■ WRITTEN EXERCISE
Quote every line as given.

___ AVAILABLE DATA ___

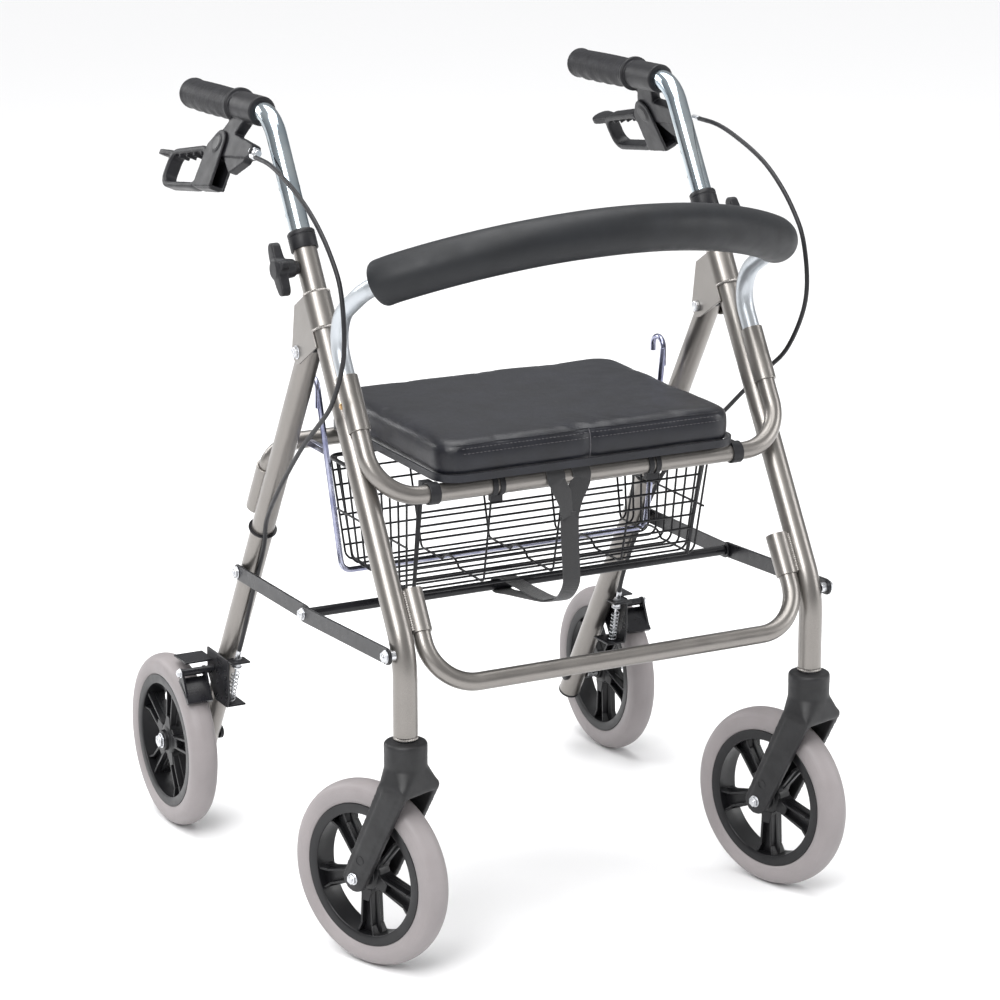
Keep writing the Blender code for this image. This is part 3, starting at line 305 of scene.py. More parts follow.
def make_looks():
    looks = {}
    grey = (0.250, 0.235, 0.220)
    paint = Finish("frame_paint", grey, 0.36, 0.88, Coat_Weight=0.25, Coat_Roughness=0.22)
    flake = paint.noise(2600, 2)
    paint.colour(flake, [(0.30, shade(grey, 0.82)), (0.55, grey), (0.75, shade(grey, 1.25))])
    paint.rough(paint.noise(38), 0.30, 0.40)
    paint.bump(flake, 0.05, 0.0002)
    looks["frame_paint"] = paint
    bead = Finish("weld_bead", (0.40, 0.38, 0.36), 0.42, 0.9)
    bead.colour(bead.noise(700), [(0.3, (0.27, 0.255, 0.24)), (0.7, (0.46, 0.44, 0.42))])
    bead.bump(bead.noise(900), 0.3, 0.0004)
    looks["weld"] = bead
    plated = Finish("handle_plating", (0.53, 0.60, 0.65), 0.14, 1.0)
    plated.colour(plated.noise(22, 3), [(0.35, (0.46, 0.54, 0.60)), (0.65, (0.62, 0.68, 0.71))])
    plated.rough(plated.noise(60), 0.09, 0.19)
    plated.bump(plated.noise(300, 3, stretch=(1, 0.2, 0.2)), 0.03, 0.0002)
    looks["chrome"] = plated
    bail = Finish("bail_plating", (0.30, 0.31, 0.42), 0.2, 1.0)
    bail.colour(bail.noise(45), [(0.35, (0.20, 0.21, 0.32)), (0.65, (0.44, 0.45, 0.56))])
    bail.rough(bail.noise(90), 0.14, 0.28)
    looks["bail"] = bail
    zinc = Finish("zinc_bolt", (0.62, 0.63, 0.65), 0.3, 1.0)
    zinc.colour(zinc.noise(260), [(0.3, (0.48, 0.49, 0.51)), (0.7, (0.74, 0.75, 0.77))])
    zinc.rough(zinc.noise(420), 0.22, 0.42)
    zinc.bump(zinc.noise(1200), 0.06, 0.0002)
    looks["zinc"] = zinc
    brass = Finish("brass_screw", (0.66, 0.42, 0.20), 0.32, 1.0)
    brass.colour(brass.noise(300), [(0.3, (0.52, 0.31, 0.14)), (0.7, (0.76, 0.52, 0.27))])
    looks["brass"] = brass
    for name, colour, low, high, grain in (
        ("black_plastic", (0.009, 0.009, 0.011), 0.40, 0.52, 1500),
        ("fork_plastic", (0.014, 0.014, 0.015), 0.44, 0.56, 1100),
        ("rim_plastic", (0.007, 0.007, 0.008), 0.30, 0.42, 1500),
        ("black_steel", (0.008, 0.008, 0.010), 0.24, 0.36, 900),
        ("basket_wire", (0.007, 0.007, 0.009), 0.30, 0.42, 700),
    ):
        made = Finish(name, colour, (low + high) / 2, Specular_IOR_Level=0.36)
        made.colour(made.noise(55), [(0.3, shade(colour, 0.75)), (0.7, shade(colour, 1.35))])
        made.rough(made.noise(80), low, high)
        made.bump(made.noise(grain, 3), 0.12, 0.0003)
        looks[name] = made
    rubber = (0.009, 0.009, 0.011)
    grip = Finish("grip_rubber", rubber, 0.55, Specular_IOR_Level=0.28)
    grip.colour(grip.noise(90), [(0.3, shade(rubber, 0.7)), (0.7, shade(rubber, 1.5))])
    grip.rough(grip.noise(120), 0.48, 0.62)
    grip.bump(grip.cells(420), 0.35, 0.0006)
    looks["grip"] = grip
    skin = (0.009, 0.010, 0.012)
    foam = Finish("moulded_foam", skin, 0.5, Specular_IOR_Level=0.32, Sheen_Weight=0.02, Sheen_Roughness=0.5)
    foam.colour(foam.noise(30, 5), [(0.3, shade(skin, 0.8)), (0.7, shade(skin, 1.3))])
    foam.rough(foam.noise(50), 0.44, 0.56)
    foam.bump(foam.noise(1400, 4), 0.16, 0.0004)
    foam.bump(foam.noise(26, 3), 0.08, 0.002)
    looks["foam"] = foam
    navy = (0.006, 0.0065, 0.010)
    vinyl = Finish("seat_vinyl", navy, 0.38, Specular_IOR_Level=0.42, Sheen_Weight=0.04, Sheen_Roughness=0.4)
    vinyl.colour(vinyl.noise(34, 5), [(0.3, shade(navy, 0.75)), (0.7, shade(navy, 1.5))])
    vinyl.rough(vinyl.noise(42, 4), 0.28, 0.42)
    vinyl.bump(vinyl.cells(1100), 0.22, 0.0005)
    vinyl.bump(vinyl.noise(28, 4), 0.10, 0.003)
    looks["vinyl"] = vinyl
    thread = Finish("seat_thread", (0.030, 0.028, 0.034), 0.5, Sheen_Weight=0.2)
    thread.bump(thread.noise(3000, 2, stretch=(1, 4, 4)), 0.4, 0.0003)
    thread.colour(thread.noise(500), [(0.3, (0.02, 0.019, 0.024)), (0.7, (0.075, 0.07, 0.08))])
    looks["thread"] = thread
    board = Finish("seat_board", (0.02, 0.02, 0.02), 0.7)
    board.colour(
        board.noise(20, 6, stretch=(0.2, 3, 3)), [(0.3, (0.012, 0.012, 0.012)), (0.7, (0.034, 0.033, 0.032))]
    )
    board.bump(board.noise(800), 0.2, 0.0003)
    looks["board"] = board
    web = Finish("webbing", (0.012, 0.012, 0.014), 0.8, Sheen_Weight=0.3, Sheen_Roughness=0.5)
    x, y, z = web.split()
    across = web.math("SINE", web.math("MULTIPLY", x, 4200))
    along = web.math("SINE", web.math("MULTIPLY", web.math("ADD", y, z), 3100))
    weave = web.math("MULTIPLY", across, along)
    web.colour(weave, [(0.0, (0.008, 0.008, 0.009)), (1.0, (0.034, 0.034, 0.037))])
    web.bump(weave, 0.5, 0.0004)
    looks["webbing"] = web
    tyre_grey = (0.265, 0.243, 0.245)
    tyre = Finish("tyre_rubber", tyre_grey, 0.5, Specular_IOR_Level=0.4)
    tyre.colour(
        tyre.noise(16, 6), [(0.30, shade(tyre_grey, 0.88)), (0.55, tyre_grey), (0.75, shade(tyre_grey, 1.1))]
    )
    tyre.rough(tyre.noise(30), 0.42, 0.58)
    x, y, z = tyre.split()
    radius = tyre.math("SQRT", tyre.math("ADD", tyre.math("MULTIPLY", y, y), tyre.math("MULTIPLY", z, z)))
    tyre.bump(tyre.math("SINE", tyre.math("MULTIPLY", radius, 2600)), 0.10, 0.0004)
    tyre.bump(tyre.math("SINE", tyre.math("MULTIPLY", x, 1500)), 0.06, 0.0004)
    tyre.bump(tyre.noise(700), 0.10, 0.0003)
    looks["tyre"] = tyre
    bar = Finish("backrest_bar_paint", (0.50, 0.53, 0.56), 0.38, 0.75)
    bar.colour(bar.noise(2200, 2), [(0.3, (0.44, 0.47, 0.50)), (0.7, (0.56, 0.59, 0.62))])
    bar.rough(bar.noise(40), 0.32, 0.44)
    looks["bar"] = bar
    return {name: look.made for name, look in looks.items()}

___

■ TASK SOLUTION
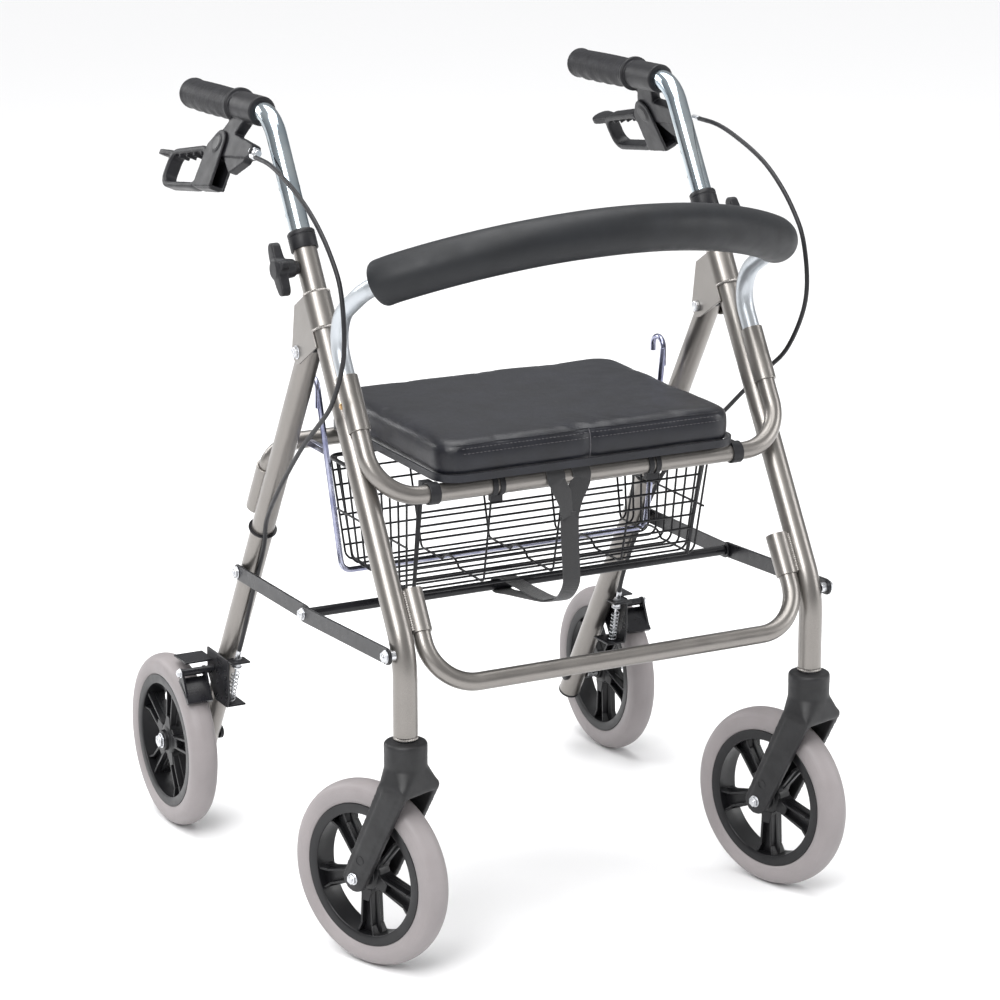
Keep writing the Blender code for this image. This is part 3, starting at line 305 of scene.py. More parts follow.
def make_looks():
    looks = {}
    grey = (0.250, 0.235, 0.220)
    paint = Finish("frame_paint", grey, 0.36, 0.88, Coat_Weight=0.25, Coat_Roughness=0.22)
    flake = paint.noise(2600, 2)
    paint.colour(flake, [(0.30, shade(grey, 0.82)), (0.55, grey), (0.75, shade(grey, 1.25))])
    paint.rough(paint.noise(38), 0.30, 0.40)
    paint.bump(flake, 0.05, 0.0002)
    looks["frame_paint"] = paint
    bead = Finish("weld_bead", (0.40, 0.38, 0.36), 0.42, 0.9)
    bead.colour(bead.noise(700), [(0.3, (0.27, 0.255, 0.24)), (0.7, (0.46, 0.44, 0.42))])
    bead.bump(bead.noise(900), 0.3, 0.0004)
    looks["weld"] = bead
    plated = Finish("handle_plating", (0.53, 0.60, 0.65), 0.14, 1.0)
    plated.colour(plated.noise(22, 3), [(0.35, (0.46, 0.54, 0.60)), (0.65, (0.62, 0.68, 0.71))])
    plated.rough(plated.noise(60), 0.09, 0.19)
    plated.bump(plated.noise(300, 3, stretch=(1, 0.2, 0.2)), 0.03, 0.0002)
    looks["chrome"] = plated
    bail = Finish("bail_plating", (0.30, 0.31, 0.42), 0.2, 1.0)
    bail.colour(bail.noise(45), [(0.35, (0.20, 0.21, 0.32)), (0.65, (0.44, 0.45, 0.56))])
    bail.rough(bail.noise(90), 0.14, 0.28)
    looks["bail"] = bail
    zinc = Finish("zinc_bolt", (0.62, 0.63, 0.65), 0.3, 1.0)
    zinc.colour(zinc.noise(260), [(0.3, (0.48, 0.49, 0.51)), (0.7, (0.74, 0.75, 0.77))])
    zinc.rough(zinc.noise(420), 0.22, 0.42)
    zinc.bump(zinc.noise(1200), 0.06, 0.0002)
    looks["zinc"] = zinc
    brass = Finish("brass_screw", (0.66, 0.42, 0.20), 0.32, 1.0)
    brass.colour(brass.noise(300), [(0.3, (0.52, 0.31, 0.14)), (0.7, (0.76, 0.52, 0.27))])
    looks["brass"] = brass
    for name, colour, low, high, grain in (
        ("black_plastic", (0.009, 0.009, 0.011), 0.40, 0.52, 1500),
        ("fork_plastic", (0.014, 0.014, 0.015), 0.44, 0.56, 1100),
        ("rim_plastic", (0.007, 0.007, 0.008), 0.30, 0.42, 1500),
        ("black_steel", (0.008, 0.008, 0.010), 0.24, 0.36, 900),
        ("basket_wire", (0.007, 0.007, 0.009), 0.30, 0.42, 700),
    ):
        made = Finish(name, colour, (low + high) / 2, Specular_IOR_Level=0.36)
        made.colour(made.noise(55), [(0.3, shade(colour, 0.75)), (0.7, shade(colour, 1.35))])
        made.rough(made.noise(80), low, high)
        made.bump(made.noise(grain, 3), 0.12, 0.0003)
        looks[name] = made
    rubber = (0.009, 0.009, 0.011)
    grip = Finish("grip_rubber", rubber, 0.55, Specular_IOR_Level=0.28)
    grip.colour(grip.noise(90), [(0.3, shade(rubber, 0.7)), (0.7, shade(rubber, 1.5))])
    grip.rough(grip.noise(120), 0.48, 0.62)
    grip.bump(grip.cells(420), 0.35, 0.0006)
    looks["grip"] = grip
    skin = (0.009, 0.010, 0.012)
    foam = Finish("moulded_foam", skin, 0.5, Specular_IOR_Level=0.32, Sheen_Weight=0.02, Sheen_Roughness=0.5)
    foam.colour(foam.noise(30, 5), [(0.3, shade(skin, 0.8)), (0.7, shade(skin, 1.3))])
    foam.rough(foam.noise(50), 0.44, 0.56)
    foam.bump(foam.noise(1400, 4), 0.16, 0.0004)
    foam.bump(foam.noise(26, 3), 0.08, 0.002)
    looks["foam"] = foam
    navy = (0.006, 0.0065, 0.010)
    vinyl = Finish("seat_vinyl", navy, 0.38, Specular_IOR_Level=0.42, Sheen_Weight=0.04, Sheen_Roughness=0.4)
    vinyl.colour(vinyl.noise(34, 5), [(0.3, shade(navy, 0.75)), (0.7, shade(navy, 1.5))])
    vinyl.rough(vinyl.noise(42, 4), 0.28, 0.42)
    vinyl.bump(vinyl.cells(1100), 0.22, 0.0005)
    vinyl.bump(vinyl.noise(28, 4), 0.10, 0.003)
    looks["vinyl"] = vinyl
    thread = Finish("seat_thread", (0.030, 0.028, 0.034), 0.5, Sheen_Weight=0.2)
    thread.bump(thread.noise(3000, 2, stretch=(1, 4, 4)), 0.4, 0.0003)
    thread.colour(thread.noise(500), [(0.3, (0.02, 0.019, 0.024)), (0.7, (0.075, 0.07, 0.08))])
    looks["thread"] = thread
    board = Finish("seat_board", (0.02, 0.02, 0.02), 0.7)
    board.colour(
        board.noise(20, 6, stretch=(0.2, 3, 3)), [(0.3, (0.012, 0.012, 0.012)), (0.7, (0.034, 0.033, 0.032))]
    )
    board.bump(board.noise(800), 0.2, 0.0003)
    looks["board"] = board
    web = Finish("webbing", (0.012, 0.012, 0.014), 0.8, Sheen_Weight=0.3, Sheen_Roughness=0.5)
    x, y, z = web.split()
    across = web.math("SINE", web.math("MULTIPLY", x, 4200))
    along = web.math("SINE", web.math("MULTIPLY", web.math("ADD", y, z), 3100))
    weave = web.math("MULTIPLY", across, along)
    web.colour(weave, [(0.0, (0.008, 0.008, 0.009)), (1.0, (0.034, 0.034, 0.037))])
    web.bump(weave, 0.5, 0.0004)
    looks["webbing"] = web
    tyre_grey = (0.265, 0.243, 0.245)
    tyre = Finish("tyre_rubber", tyre_grey, 0.5, Specular_IOR_Level=0.4)
    tyre.colour(
        tyre.noise(16, 6), [(0.30, shade(tyre_grey, 0.88)), (0.55, tyre_grey), (0.75, shade(tyre_grey, 1.1))]
    )
    tyre.rough(tyre.noise(30), 0.42, 0.58)
    x, y, z = tyre.split()
    radius = tyre.math("SQRT", tyre.math("ADD", tyre.math("MULTIPLY", y, y), tyre.math("MULTIPLY", z, z)))
    tyre.bump(tyre.math("SINE", tyre.math("MULTIPLY", radius, 2600)), 0.10, 0.0004)
    tyre.bump(tyre.math("SINE", tyre.math("MULTIPLY", x, 1500)), 0.06, 0.0004)
    tyre.bump(tyre.noise(700), 0.10, 0.0003)
    looks["tyre"] = tyre
    bar = Finish("backrest_bar_paint", (0.50, 0.53, 0.56), 0.38, 0.75)
    bar.colour(bar.noise(2200, 2), [(0.3, (0.44, 0.47, 0.50)), (0.7, (0.56, 0.59, 0.62))])
    bar.rough(bar.noise(40), 0.32, 0.44)
    looks["bar"] = bar
    return {name: look.made for name, look in looks.items()}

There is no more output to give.